### [Required work]
Could you extract every entry below and reproduce it exactly?
▬▬▬
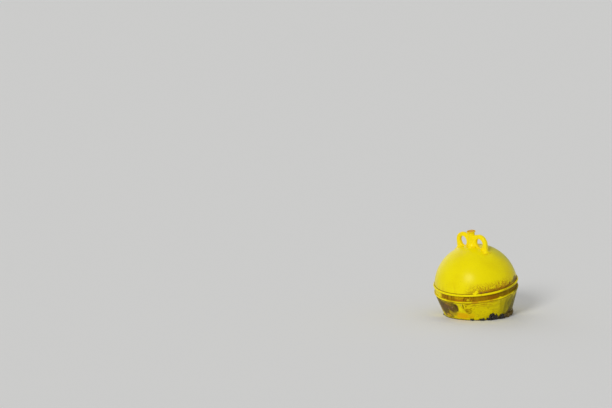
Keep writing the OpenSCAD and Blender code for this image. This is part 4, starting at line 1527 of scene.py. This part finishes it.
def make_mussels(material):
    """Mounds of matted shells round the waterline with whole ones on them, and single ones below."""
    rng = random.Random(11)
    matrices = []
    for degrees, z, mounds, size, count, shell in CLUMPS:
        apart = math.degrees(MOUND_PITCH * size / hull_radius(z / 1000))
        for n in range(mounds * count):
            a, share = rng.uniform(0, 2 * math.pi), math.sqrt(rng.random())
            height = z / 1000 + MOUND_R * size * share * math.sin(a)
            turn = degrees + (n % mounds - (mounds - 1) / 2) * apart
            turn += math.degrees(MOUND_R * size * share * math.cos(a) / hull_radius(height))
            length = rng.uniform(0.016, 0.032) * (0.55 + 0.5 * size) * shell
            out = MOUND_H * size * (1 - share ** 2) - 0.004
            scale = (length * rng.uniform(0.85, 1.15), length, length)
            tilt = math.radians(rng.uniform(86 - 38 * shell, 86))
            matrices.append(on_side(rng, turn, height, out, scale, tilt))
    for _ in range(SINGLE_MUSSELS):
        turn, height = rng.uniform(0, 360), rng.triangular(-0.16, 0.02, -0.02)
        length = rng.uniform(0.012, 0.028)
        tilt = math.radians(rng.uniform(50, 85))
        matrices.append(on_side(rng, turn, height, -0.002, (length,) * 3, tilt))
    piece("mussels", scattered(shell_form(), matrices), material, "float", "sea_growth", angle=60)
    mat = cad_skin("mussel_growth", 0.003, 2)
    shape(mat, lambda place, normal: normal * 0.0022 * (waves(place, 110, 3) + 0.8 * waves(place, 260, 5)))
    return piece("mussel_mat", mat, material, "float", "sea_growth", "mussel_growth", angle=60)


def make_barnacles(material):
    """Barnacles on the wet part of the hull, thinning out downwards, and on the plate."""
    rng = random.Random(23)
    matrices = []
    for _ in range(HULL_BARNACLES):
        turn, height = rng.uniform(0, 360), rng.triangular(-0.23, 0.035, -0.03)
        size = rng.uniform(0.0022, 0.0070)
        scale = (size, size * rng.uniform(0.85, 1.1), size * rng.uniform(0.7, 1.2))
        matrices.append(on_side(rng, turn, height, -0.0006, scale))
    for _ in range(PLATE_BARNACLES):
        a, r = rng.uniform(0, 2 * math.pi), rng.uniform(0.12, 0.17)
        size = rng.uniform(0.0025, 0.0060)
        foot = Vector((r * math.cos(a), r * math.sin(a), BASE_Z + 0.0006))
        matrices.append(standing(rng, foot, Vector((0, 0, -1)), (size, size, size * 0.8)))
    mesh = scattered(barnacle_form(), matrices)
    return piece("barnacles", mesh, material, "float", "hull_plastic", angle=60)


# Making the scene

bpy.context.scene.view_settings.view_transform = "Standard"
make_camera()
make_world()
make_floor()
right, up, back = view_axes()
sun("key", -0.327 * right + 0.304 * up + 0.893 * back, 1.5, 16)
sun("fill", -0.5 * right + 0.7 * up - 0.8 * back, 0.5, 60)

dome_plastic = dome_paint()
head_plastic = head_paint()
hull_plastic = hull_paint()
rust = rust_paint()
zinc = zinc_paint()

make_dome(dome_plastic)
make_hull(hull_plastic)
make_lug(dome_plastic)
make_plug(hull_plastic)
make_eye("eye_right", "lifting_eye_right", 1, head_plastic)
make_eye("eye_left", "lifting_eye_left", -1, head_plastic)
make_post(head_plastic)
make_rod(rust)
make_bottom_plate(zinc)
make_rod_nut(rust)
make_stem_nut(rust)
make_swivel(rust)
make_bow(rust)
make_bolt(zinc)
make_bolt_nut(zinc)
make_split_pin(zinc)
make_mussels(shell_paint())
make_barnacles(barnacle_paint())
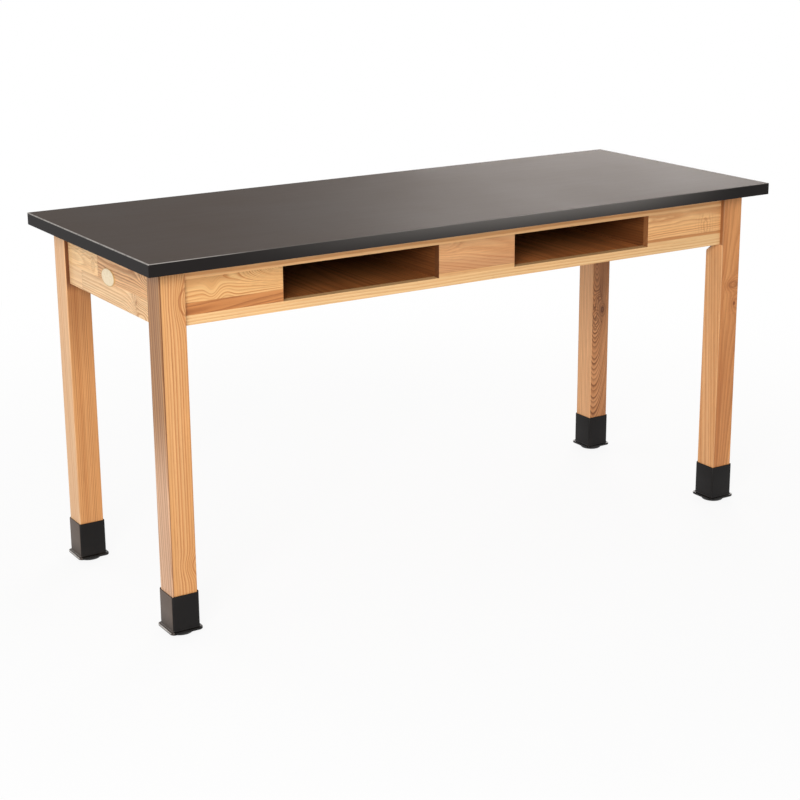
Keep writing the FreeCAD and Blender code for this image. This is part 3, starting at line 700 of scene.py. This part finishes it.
▬▬▬
### [Output of the task]
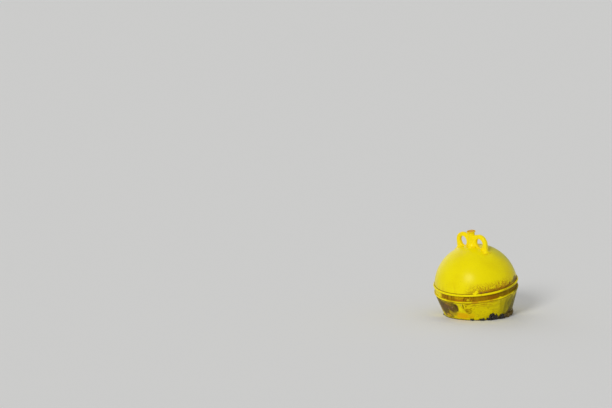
Keep writing the OpenSCAD and Blender code for this image. This is part 4, starting at line 1527 of scene.py. This part finishes it.
def make_mussels(material):
    """Mounds of matted shells round the waterline with whole ones on them, and single ones below."""
    rng = random.Random(11)
    matrices = []
    for degrees, z, mounds, size, count, shell in CLUMPS:
        apart = math.degrees(MOUND_PITCH * size / hull_radius(z / 1000))
        for n in range(mounds * count):
            a, share = rng.uniform(0, 2 * math.pi), math.sqrt(rng.random())
            height = z / 1000 + MOUND_R * size * share * math.sin(a)
            turn = degrees + (n % mounds - (mounds - 1) / 2) * apart
            turn += math.degrees(MOUND_R * size * share * math.cos(a) / hull_radius(height))
            length = rng.uniform(0.016, 0.032) * (0.55 + 0.5 * size) * shell
            out = MOUND_H * size * (1 - share ** 2) - 0.004
            scale = (length * rng.uniform(0.85, 1.15), length, length)
            tilt = math.radians(rng.uniform(86 - 38 * shell, 86))
            matrices.append(on_side(rng, turn, height, out, scale, tilt))
    for _ in range(SINGLE_MUSSELS):
        turn, height = rng.uniform(0, 360), rng.triangular(-0.16, 0.02, -0.02)
        length = rng.uniform(0.012, 0.028)
        tilt = math.radians(rng.uniform(50, 85))
        matrices.append(on_side(rng, turn, height, -0.002, (length,) * 3, tilt))
    piece("mussels", scattered(shell_form(), matrices), material, "float", "sea_growth", angle=60)
    mat = cad_skin("mussel_growth", 0.003, 2)
    shape(mat, lambda place, normal: normal * 0.0022 * (waves(place, 110, 3) + 0.8 * waves(place, 260, 5)))
    return piece("mussel_mat", mat, material, "float", "sea_growth", "mussel_growth", angle=60)


def make_barnacles(material):
    """Barnacles on the wet part of the hull, thinning out downwards, and on the plate."""
    rng = random.Random(23)
    matrices = []
    for _ in range(HULL_BARNACLES):
        turn, height = rng.uniform(0, 360), rng.triangular(-0.23, 0.035, -0.03)
        size = rng.uniform(0.0022, 0.0070)
        scale = (size, size * rng.uniform(0.85, 1.1), size * rng.uniform(0.7, 1.2))
        matrices.append(on_side(rng, turn, height, -0.0006, scale))
    for _ in range(PLATE_BARNACLES):
        a, r = rng.uniform(0, 2 * math.pi), rng.uniform(0.12, 0.17)
        size = rng.uniform(0.0025, 0.0060)
        foot = Vector((r * math.cos(a), r * math.sin(a), BASE_Z + 0.0006))
        matrices.append(standing(rng, foot, Vector((0, 0, -1)), (size, size, size * 0.8)))
    mesh = scattered(barnacle_form(), matrices)
    return piece("barnacles", mesh, material, "float", "hull_plastic", angle=60)


# Making the scene

bpy.context.scene.view_settings.view_transform = "Standard"
make_camera()
make_world()
make_floor()
right, up, back = view_axes()
sun("key", -0.327 * right + 0.304 * up + 0.893 * back, 1.5, 16)
sun("fill", -0.5 * right + 0.7 * up - 0.8 * back, 0.5, 60)

dome_plastic = dome_paint()
head_plastic = head_paint()
hull_plastic = hull_paint()
rust = rust_paint()
zinc = zinc_paint()

make_dome(dome_plastic)
make_hull(hull_plastic)
make_lug(dome_plastic)
make_plug(hull_plastic)
make_eye("eye_right", "lifting_eye_right", 1, head_plastic)
make_eye("eye_left", "lifting_eye_left", -1, head_plastic)
make_post(head_plastic)
make_rod(rust)
make_bottom_plate(zinc)
make_rod_nut(rust)
make_stem_nut(rust)
make_swivel(rust)
make_bow(rust)
make_bolt(zinc)
make_bolt_nut(zinc)
make_split_pin(zinc)
make_mussels(shell_paint())
make_barnacles(barnacle_paint())
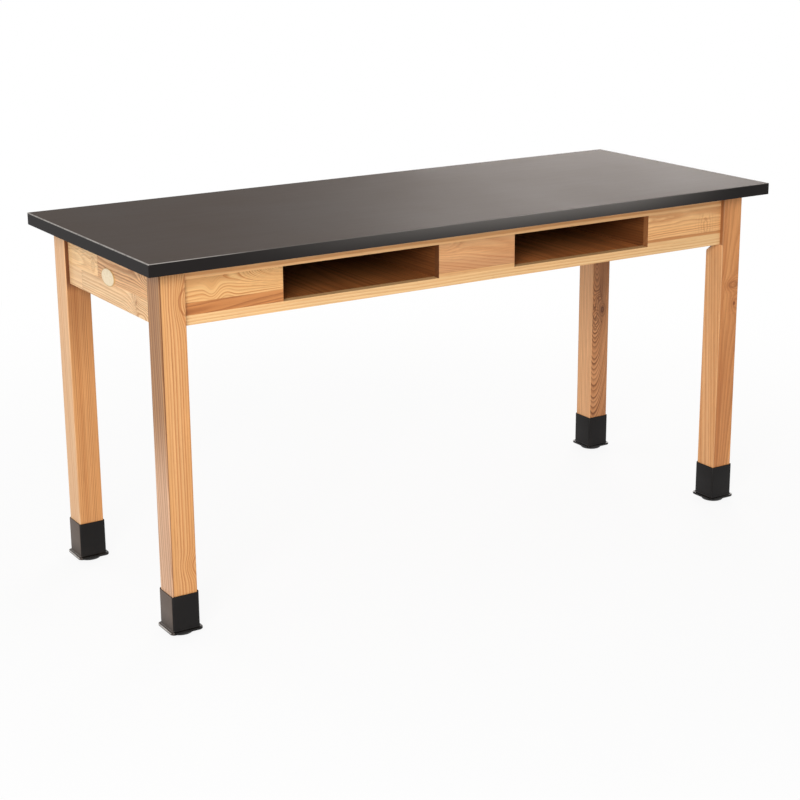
Keep writing the FreeCAD and Blender code for this image. This is part 3, starting at line 700 of scene.py. This part finishes it.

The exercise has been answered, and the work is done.